Die Probleme werden von Jahr zu Jahr drängender, mahnen die Verbände
Bayerns Gesundheitsminister Klaus Holetschek sieht vor allem die Attraktivität des Berufs als Ansatzpunkt, um auf den Personalmangel zu reagieren. "Um Fachkräfte für den Pflegeberuf zu gewinnen und zu halten, sind vor allem bessere Arbeitsbedingungen und eine adäquate Entlohnung notwendig", sagte Holetschek unserer Redaktion. "Die Tariflohnbindung ist deshalb ein wichtiger Schritt hin zu einer flächendeckend angemessenen Vergütung."
Gleichzeitig nimmt er die Kostenträger in die Pflicht.

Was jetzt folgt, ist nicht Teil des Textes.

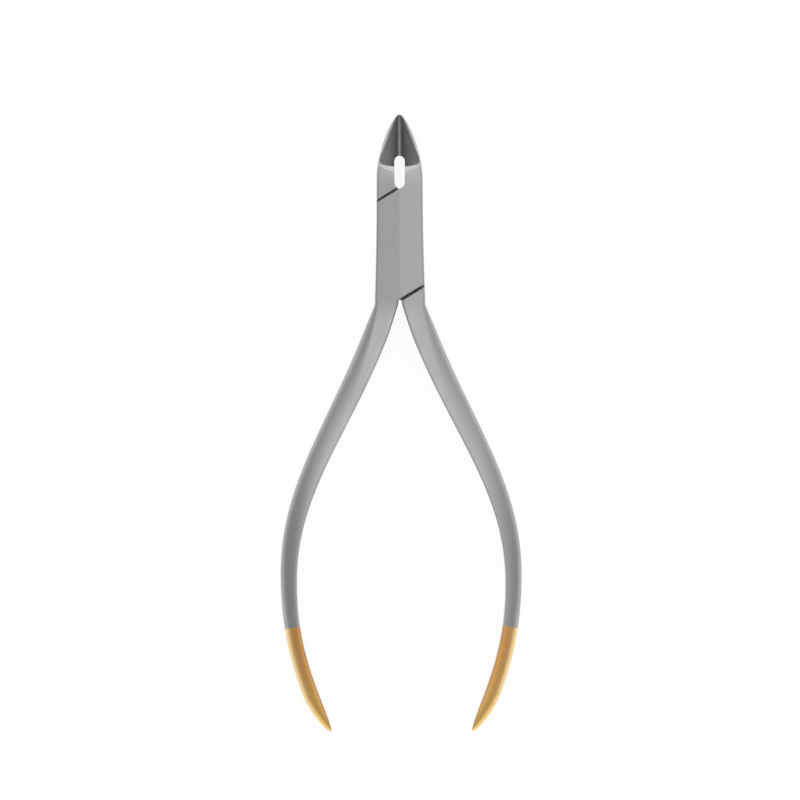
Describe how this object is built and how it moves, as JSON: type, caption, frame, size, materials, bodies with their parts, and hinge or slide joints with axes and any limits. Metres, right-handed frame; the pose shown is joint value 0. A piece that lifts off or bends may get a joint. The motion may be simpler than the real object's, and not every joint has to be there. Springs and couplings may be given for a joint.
{
  "type": "cutting pliers",
  "caption": "Slim orthodontic wire cutter with a pointed nose, brazed hard-metal cutting inserts, a lap joint and long bowed handles with gold-plated ends.",
  "frame": {"origin": "on the pivot axis, at the flush end of the rivet on the back of the joint, which is the face that the tool lies on", "axes": "+Y from the pivot to the tip, +Z along the pivot axis towards the front of the tool, +X to the right seen from the front"},
  "size_m": [0.0508, 0.13, 0.0064],
  "materials": {
    "stainless_steel": "satin",
    "gold_plating": "satin",
    "tungsten_carbide": "satin",
    "pin_steel": "satin"
  },
  "bodies": {
    "front_half": {"front_lever": "stainless_steel", "right_insert": "tungsten_carbide", "pivot_rivet": "pin_steel"},
    "back_half": {"back_lever": "stainless_steel", "left_insert": "tungsten_carbide"}
  },
  "joints": [
    {"name": "pivot", "type": "hinge", "parent": "front_half", "child": "back_half", "pos_m": [0, 0, 0], "axis": [0, 0, 1], "range_deg": [0, 35]}
  ]
}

Er habe die Kassen angemahnt, die Finanzierung zu gewährleisten. "Pflege ist eine gesamtgesellschaftliche Aufgabe, an der alle Akteure mitwirken müssen", sagt Holetschek. "Die Leistungserbringer müssen für bessere Arbeitsbedingungen sorgen, und die Pflegekassen müssen ihrem Sicherstellungsauftrag nachkommen."

Doch die Probleme werden von Jahr zu Jahr drängender, mahnen die Verbände. Von 2019 auf 2022 ist die Zahl der Pflegebedürftigen in Bayern laut Landesamt für Statistik um 17 Prozent gestiegen. Seit 2001 hat sie sich verdoppelt. Und die Entwicklung wird sich weiter fortsetzen. Grund ist der demografische Wandel. "Da ist es keine Panikmache, wenn ich sage: Demnächst knallt es", sagt Bernd Meurer. "Sie kriegen die Menschen irgendwann nicht mehr alle versorgt."